Their plan was simple: They were going to meet in her dorm to watch a movie, and see where things went from there. Yet the moment they met outside Wallach, Frieda felt a jolt of regret. He was noticeably shorter than his profile, lost all sense of style, and his crew cut now fell way past his shoulders in a dark, unwieldy river. He wore high-knee military lace-up boots that clicked against the pavement like a slow, stubborn drum. For a heartbeat, she was frozen, wondering how the man constructed on her phone had morphed into the figure standing before her. Inside, they settled on her bed, and the flickering light of her computer screen washed over them as a four-hour Godard film began to play.
She felt zero attraction, yet she couldn’t tell if he suffered the same private discomfort. Every minute stretched taut between them until Frieda couldn’t take it anymore. She paused the movie 56 minutes in, told him she was sorry, but she didn’t want to make up any excuses, and asked if he could please head back to his dorm. Frieda watched him gather his coat and wallet and sat there as he methodically laced each boot for 10 minutes in silence.
Perhaps if they hadn’t met on Hinge, if she had been forced into the proximity of polite in-person expectation, she might have seen him differently. Frieda acknowledges that in meeting online she had defined him before ever meeting him. As simple as “easygoing,” or, “funny,” are quick judgments that can be extracted from a profile, and in just a few weeks of messaging, there was an expectation for a reality to which he could never live up.
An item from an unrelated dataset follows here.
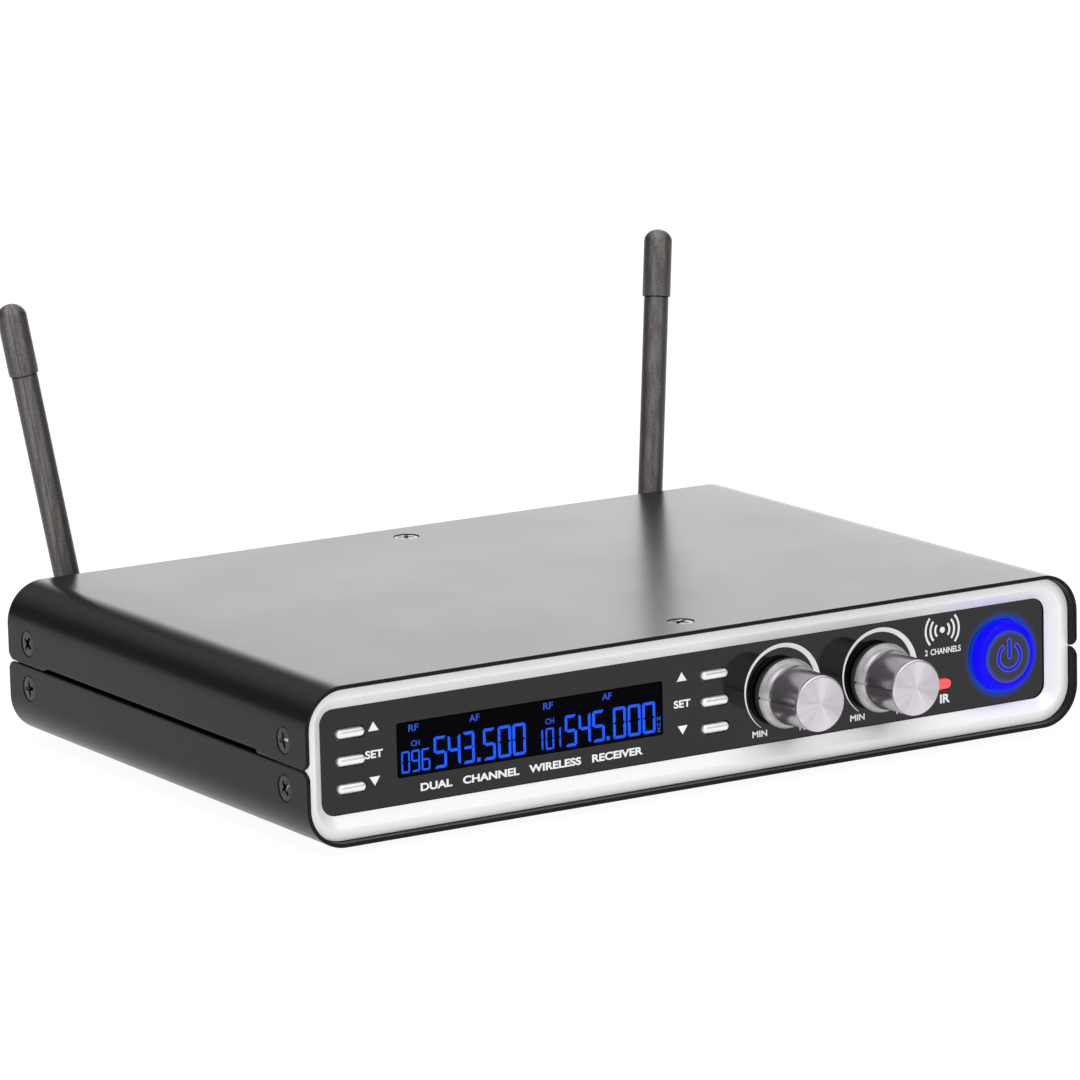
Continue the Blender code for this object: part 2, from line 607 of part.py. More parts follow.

It wasn’t his fault when she assigned him to a category that he couldn’t fit.
…
If these situations tell us anything, it’s that maybe it’s time to revert back to unmediated connection. Let go of the words, the rules, the apps and pay attention to the dance itself. In our constant need to categorize everything, we’ve obscured the messiness of human interaction, and that messiness is what keeps love alive.